◆ **Problem**: In the listing below, find the line with "POT_SEGMENTS = 144", then repeat exactly every line from the top through that one.

>> BEGIN Information supplied

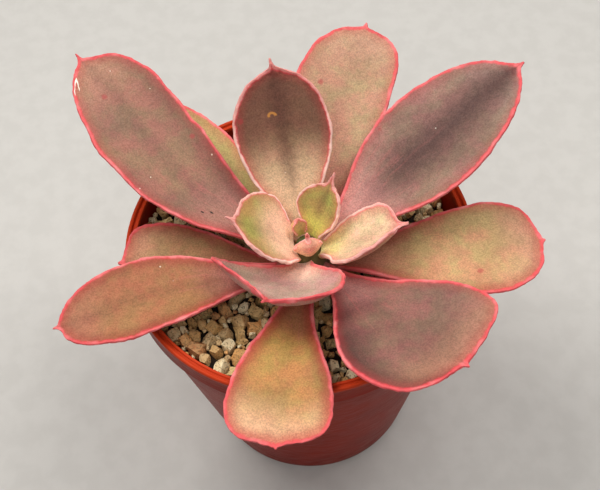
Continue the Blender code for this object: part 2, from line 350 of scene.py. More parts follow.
print(len(POT_RINGS), "rings")

# %% Raise the pot ring by ring
POT_SEGMENTS = 144


def raise_rings(name, rings, segments, centre=(0, 0)):
    """A solid of revolution: a disc extruded from ring to ring, closed by its two end faces."""
    radius, height = rings[0]
    select_only()
    bpy.ops.mesh.primitive_circle_add(vertices=segments, radius=radius * MM, fill_type="NGON",
                                      location=(centre[0], centre[1], height * MM))
    obj = bpy.context.object
    obj.name = name
    bpy.ops.object.transform_apply(location=True)
    with editing():
        for next_radius, next_height in rings[1:]:
            ratio = next_radius / radius
            lift = (0, 0, (next_height - height) * MM)
            bpy.ops.mesh.extrude_region_move(TRANSFORM_OT_translate={"value": lift})
            bpy.ops.transform.resize(value=(ratio, ratio, 1), center_override=(*centre, 0))
            radius, height = next_radius, next_height
        bpy.ops.mesh.select_all(action="SELECT")
        bpy.ops.mesh.normals_make_consistent(inside=False)
    return obj


pot = raise_rings("pot_shell", POT_RINGS, POT_SEGMENTS)
print("pot:", len(pot.data.vertices), "vertices")

# %% Bore the drain holes
DRAIN_HOLES = 8
DRAIN_RADIUS = 3 * MM
DRAIN_RING = 26 * MM
PLUG_DEPTH = 8 * MM
SMOOTH_BELOW = math.radians(50)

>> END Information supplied

◆ **Output of the task**:
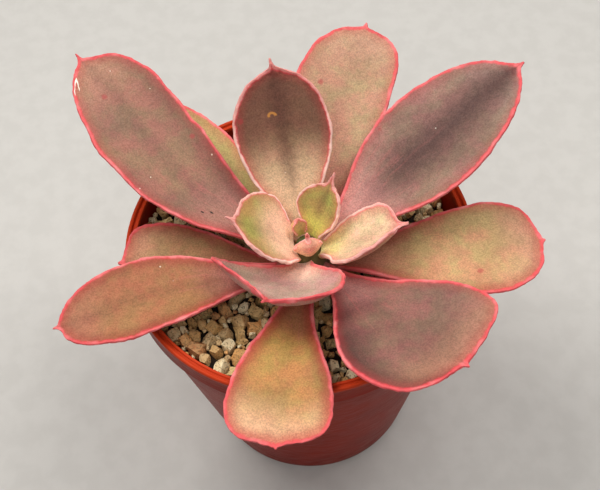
Continue the Blender code for this object: part 2, from line 350 of scene.py. More parts follow.
print(len(POT_RINGS), "rings")

# %% Raise the pot ring by ring
POT_SEGMENTS = 144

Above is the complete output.